Papier Mache Masks
A huge variety of cultures and ethnicity use masks a means of social interaction: To play, to party, to show emotion, to scare, or to represent something significant. A mask literally hides our faces and gives us a new way that others look at us. Students will be creating a mask using papier mache. Students study the various styles of masks and the reasons behind why each culture makes masks, then punching holes for grass or weaving, adding spaces for beads, rocks, etc to be added on after painting.
Students brainstorm different ideas around the idea of surrealism: Crazy, nonsensical images mashed together to create a unique and individual composition. Studying surrealist artist Salvador Dali, students choose a single letter of the alphabet and use the letter to come up with ideas: Kangaroo eating a Kitkat in KMart, etc.

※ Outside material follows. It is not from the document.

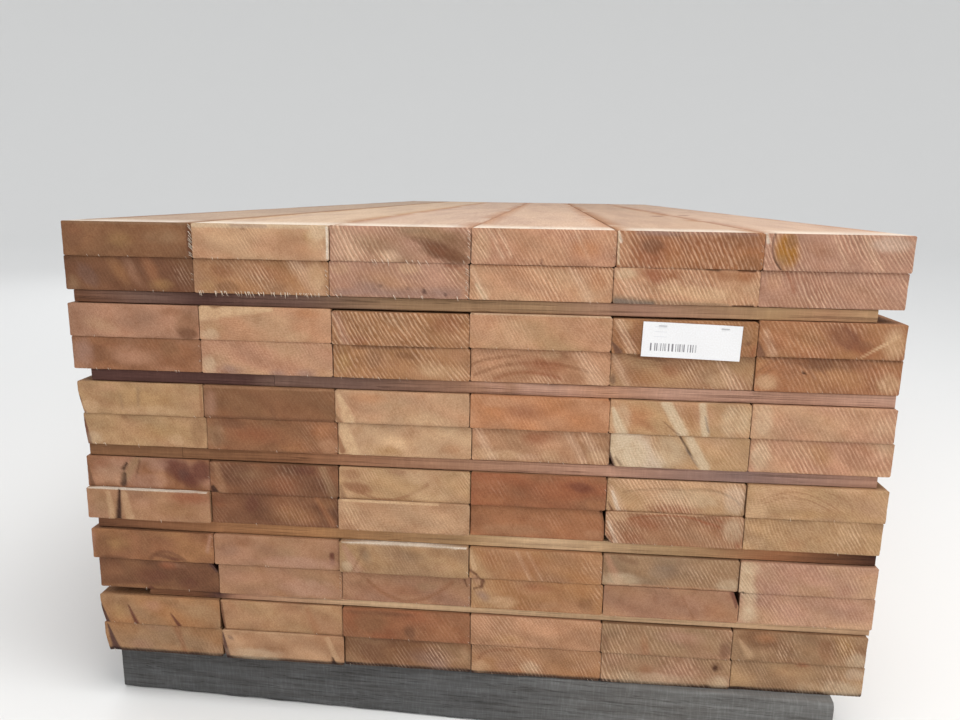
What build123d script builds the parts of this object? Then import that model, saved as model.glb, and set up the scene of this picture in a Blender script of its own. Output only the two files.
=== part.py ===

Using images from the Internet, students cut the paper to create a collage of images. These pieces of paper are them glued image-side down to a piece of canvas with Modge Podge. After a day of drying, students spray water onto the artwork and gently use their fingers to rub away the paper, leaving behind the color image of their work
Students learn how to draw an eye, a nose, and a mouth! Putting them all in the right spot? Not important! Shading and learning how to "see" and recreate reality is right up these 8th graders alleys!
Students learn about a variety of food art and how presentation is totally key in how appetizing food can be! Looking at the Japanese art of food models. This technique is still practiced today and it makes it easy for patrons to order without the use of menus. We will create our own foods using clay and texture, presenting our food as a collaborative art piece dinner party, plates with forks and knives included!